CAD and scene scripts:
==============================

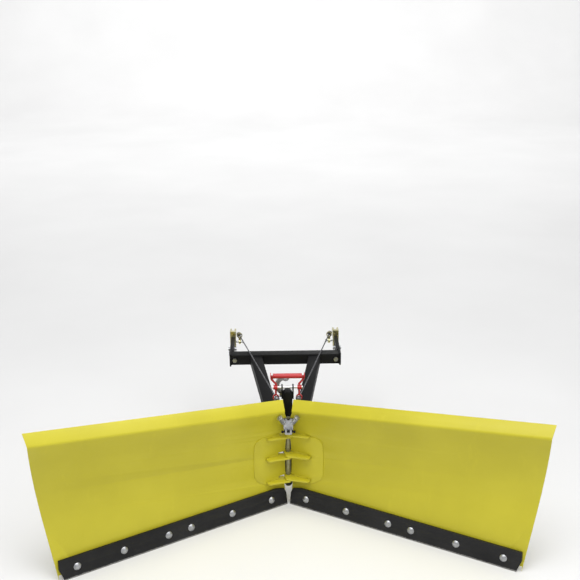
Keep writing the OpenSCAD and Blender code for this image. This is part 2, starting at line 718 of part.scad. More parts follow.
module pawl_bolts() color(zinc) place() for (side = [-1, 1]) on_side(side) {
    translate([rear_x - ear_x - ear_t - 10, pawl_y, pawl_z])
        x_cylinder(pawl_bolt_r, 34 + 2 * (ear_x - 9));
    translate([rear_x - ear_x - ear_t - 24, pawl_y, pawl_z]) x_cylinder(5.5, 3);
}

pawl_t = 8;
pawl_nose = 14;
module pawl(side) color(gold_zinc) place() on_side(side)
    translate([pawl_x, pawl_y, pawl_z]) {
        difference() {
            union() {
                x_cylinder(8, pawl_t);
                translate([-pawl_t / 2, -3, 0]) cube([pawl_t, 6, pawl_arm - ring_r + 1]);
                translate([-pawl_t / 2, 0, -5]) cube([pawl_t, pawl_nose + 6, 8]);
            }
            x_cylinder(pawl_bolt_r + run_gap, pawl_t + 2);
        }
        translate([0, 0, pawl_arm]) cable_ring();
    }

module rear_bolts() color(zinc) place() for (side = [-1, 1]) on_side(side)
    translate([cross_len / 2 - 12, cross_y - tube_w / 2 - 6, cross_z])
    rotate([-90, 0, 0]) hex(13, 6);

clip_r = 10;
module ring_clips() color(zinc) place() for (side = [-1, 1]) on_side(side)
    translate([rear_x, clip_y, cross_z]) {
        x_cylinder(clip_pin_r, rear_bar_w + 16);
        for (x = [-rear_bar_w / 2 - 5, rear_bar_w / 2 + 5]) translate([x, 0, -clip_r - 4])
            rotate([0, 90, 0]) rotate_extrude() translate([clip_r, 0]) circle(d = 2, $fn = 16);
    }

cross_tube();
tube_end_plates();
push_arm(-1);  // push_arm_left
push_arm(1);  // push_arm_right
head_box();
head_post();
hinge_lugs();
hinge_rod();
rod_nuts();
hinge_yoke();
yoke_pin();
lock_guide(-1);  // lock_guide_left
lock_guide(1);  // lock_guide_right
pivot_bracket();
pivot_rod();
lift_hook();
rear_arm(-1);  // rear_arm_left
rear_arm(1);  // rear_arm_right
rear_bolts();
coupler(-1);  // coupler_left
coupler(1);  // coupler_right
ring_clips();
pawl_bolts();
moldboard(-1);  // moldboard_left
doubler(-1);  // doubler_left
hinge_tabs(-1);  // hinge_tabs_left
sector_plate(-1);  // sector_plate_left
ribs(-1);  // ribs_left
rail(-1);  // rail_left
backing_bar(-1);  // backing_bar_left
cutting_edge(-1);  // cutting_edge_left
edge_bolts(-1);  // edge_bolts_left
edge_nuts(-1);  // edge_nuts_left
corner_spring(-1);  // corner_spring_left
moldboard(1);  // moldboard_right
doubler(1);  // doubler_right
hinge_tabs(1);  // hinge_tabs_right
sector_plate(1);  // sector_plate_right
ribs(1);  // ribs_right
rail(1);  // rail_right
backing_bar(1);  // backing_bar_right
cutting_edge(1);  // cutting_edge_right
edge_bolts(1);  // edge_bolts_right
edge_nuts(1);  // edge_nuts_right
corner_spring(1);  // corner_spring_right
release_handle();
handle_grip();
release_cable(-1);  // release_cable_left
release_cable(1);  // release_cable_right
pawl(-1);  // pawl_left
pawl(1);  // pawl_right
lock_pin(-1);  // lock_pin_left
lock_pin(1);  // lock_pin_right
lock_spring(-1);  // lock_spring_left
lock_spring(1);  // lock_spring_right
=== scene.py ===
"""Looks of the two-wing snow plow blade: finishes, worked edges, coils, welds, nuts and light.

Metres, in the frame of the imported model: X across the blade, -Y the plowing way, Z up.
"""

import json
import math

import bmesh
import bpy
from mathutils import Matrix, Vector
from mathutils.bvhtree import BVHTree


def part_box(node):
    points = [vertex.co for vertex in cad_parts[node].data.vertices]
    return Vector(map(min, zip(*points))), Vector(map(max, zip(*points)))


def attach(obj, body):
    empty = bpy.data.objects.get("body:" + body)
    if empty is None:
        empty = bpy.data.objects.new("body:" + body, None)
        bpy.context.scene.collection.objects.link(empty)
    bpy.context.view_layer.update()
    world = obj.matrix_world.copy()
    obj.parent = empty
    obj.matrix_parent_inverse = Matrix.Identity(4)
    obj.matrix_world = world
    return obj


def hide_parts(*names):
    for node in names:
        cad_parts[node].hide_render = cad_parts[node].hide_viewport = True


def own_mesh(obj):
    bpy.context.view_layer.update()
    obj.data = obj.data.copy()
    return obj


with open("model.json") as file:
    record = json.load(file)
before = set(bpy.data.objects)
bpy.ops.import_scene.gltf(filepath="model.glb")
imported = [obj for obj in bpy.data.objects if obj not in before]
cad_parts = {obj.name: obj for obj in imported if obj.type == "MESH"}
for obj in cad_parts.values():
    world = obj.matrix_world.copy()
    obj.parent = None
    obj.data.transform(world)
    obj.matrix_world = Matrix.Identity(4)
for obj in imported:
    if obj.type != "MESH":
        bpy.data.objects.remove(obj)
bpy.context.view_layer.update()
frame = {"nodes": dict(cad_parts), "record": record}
nodes = frame["nodes"]
SIDES = {"left": -1, "right": 1}

# ---------------------------------------------------------------- places read from the model
rod_low, rod_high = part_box("hinge_rod")
HINGE_Y = (rod_low.y + rod_high.y) / 2
WING_ANGLE = math.radians(30)


def wing_point(side, u, v, z):
    """The place u along a wing and v behind its hinge line, at height z."""
    x = side * (u * math.cos(WING_ANGLE) + v * math.sin(WING_ANGLE))
    y = v * math.cos(WING_ANGLE) - u * math.sin(WING_ANGLE) + HINGE_Y
    return Vector((x, y, z))


def wing_way(side):
    """The level direction straight back from a wing."""
    return Vector((side * math.sin(WING_ANGLE), math.cos(WING_ANGLE), 0))


# ---------------------------------------------------------------- finishes
class Finish:
    """A node material with short calls for the nodes every finish needs."""

    def __init__(self, name, metallic, roughness):
        self.material = bpy.data.materials.new(name)
        self.material.use_nodes = True
        self.tree = self.material.node_tree
        self.shader = self.tree.nodes["Principled BSDF"]
        self.shader.inputs["Metallic"].default_value = metallic
        self.shader.inputs["Roughness"].default_value = roughness
        self.place = self.add("ShaderNodeTexCoord").outputs["Object"]

    def add(self, kind, **settings):
        made = self.tree.nodes.new(kind)
        for key, value in settings.items():
            setattr(made, key, value)
        return made

    def link(self, a, b):
        self.tree.links.new(a, b)

    def noise(self, scale, detail=3.0, rough=0.5, stretch=(1, 1, 1)):
        """Noise with scale in cells per metre."""
        mapping = self.add("ShaderNodeMapping")
        mapping.inputs["Scale"].default_value = stretch
        texture = self.add("ShaderNodeTexNoise")
        texture.inputs["Scale"].default_value = scale
        texture.inputs["Detail"].default_value = detail
        texture.inputs["Roughness"].default_value = rough
        self.link(self.place, mapping.inputs["Vector"])
        self.link(mapping.outputs["Vector"], texture.inputs["Vector"])
        return texture.outputs["Fac"]

    def remap(self, value, low, high, out_low=0.0, out_high=1.0):
        node = self.add("ShaderNodeMapRange", clamp=True)
        node.inputs["From Min"].default_value = low
        node.inputs["From Max"].default_value = high
        node.inputs["To Min"].default_value = out_low
        node.inputs["To Max"].default_value = out_high
        self.link(value, node.inputs["Value"])
        return node.outputs["Result"]

    def blend(self, factor, a, b):
        """Mixes two colours, each a value or an output."""
        node = self.add("ShaderNodeMix", data_type="RGBA")
        self.link(factor, node.inputs["Factor"])
        for socket, colour in ((node.inputs[6], a), (node.inputs[7], b)):
            if isinstance(colour, tuple):
                socket.default_value = (*colour, 1)
            else:
                self.link(colour, socket)
        return node.outputs[2]

    def math(self, operation, a, b):
        node = self.add("ShaderNodeMath", operation=operation)
        for socket, value in zip(node.inputs, (a, b)):
            if isinstance(value, (int, float)):
                socket.default_value = value
            else:
                self.link(value, socket)
        return node.outputs["Value"]

    def height(self):
        """Height over the ground, in metres."""
        split = self.add("ShaderNodeSeparateXYZ")
        self.link(self.place, split.inputs["Vector"])
        return split.outputs["Z"]

    def bump(self, *layers):
        """Each layer is (height output, depth in metres); later layers lie on earlier ones."""
        normal = None
        for height, depth in layers:
            node = self.add("ShaderNodeBump")
            node.inputs["Strength"].default_value = 1.0
            node.inputs["Distance"].default_value = depth
            self.link(height, node.inputs["Height"])
            if normal is not None:
                self.link(normal, node.inputs["Normal"])
            normal = node.outputs["Normal"]
        self.link(normal, self.shader.inputs["Normal"])

    def colour(self, output):
        self.link(output, self.shader.inputs["Base Color"])

    def roughness(self, output):
        self.link(output, self.shader.inputs["Roughness"])


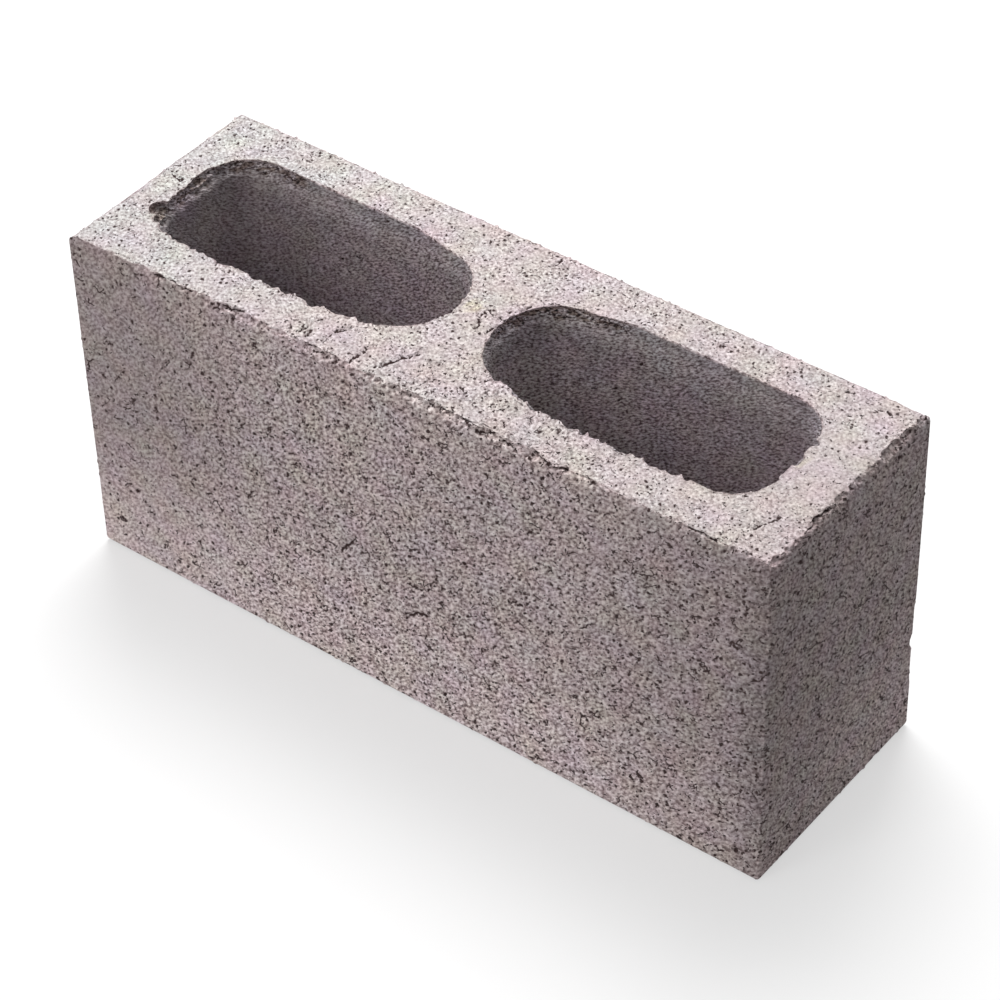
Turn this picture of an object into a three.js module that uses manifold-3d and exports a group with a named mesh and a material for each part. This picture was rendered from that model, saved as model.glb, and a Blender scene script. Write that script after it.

==============================

Aim of the exercise:
List the lines of the records where "frame" occurs.

Solution for this exercise:
Metres, in the frame of the imported model: X across the blade, -Y the plowing way, Z up.
frame = {"nodes": dict(cad_parts), "record": record}
nodes = frame["nodes"]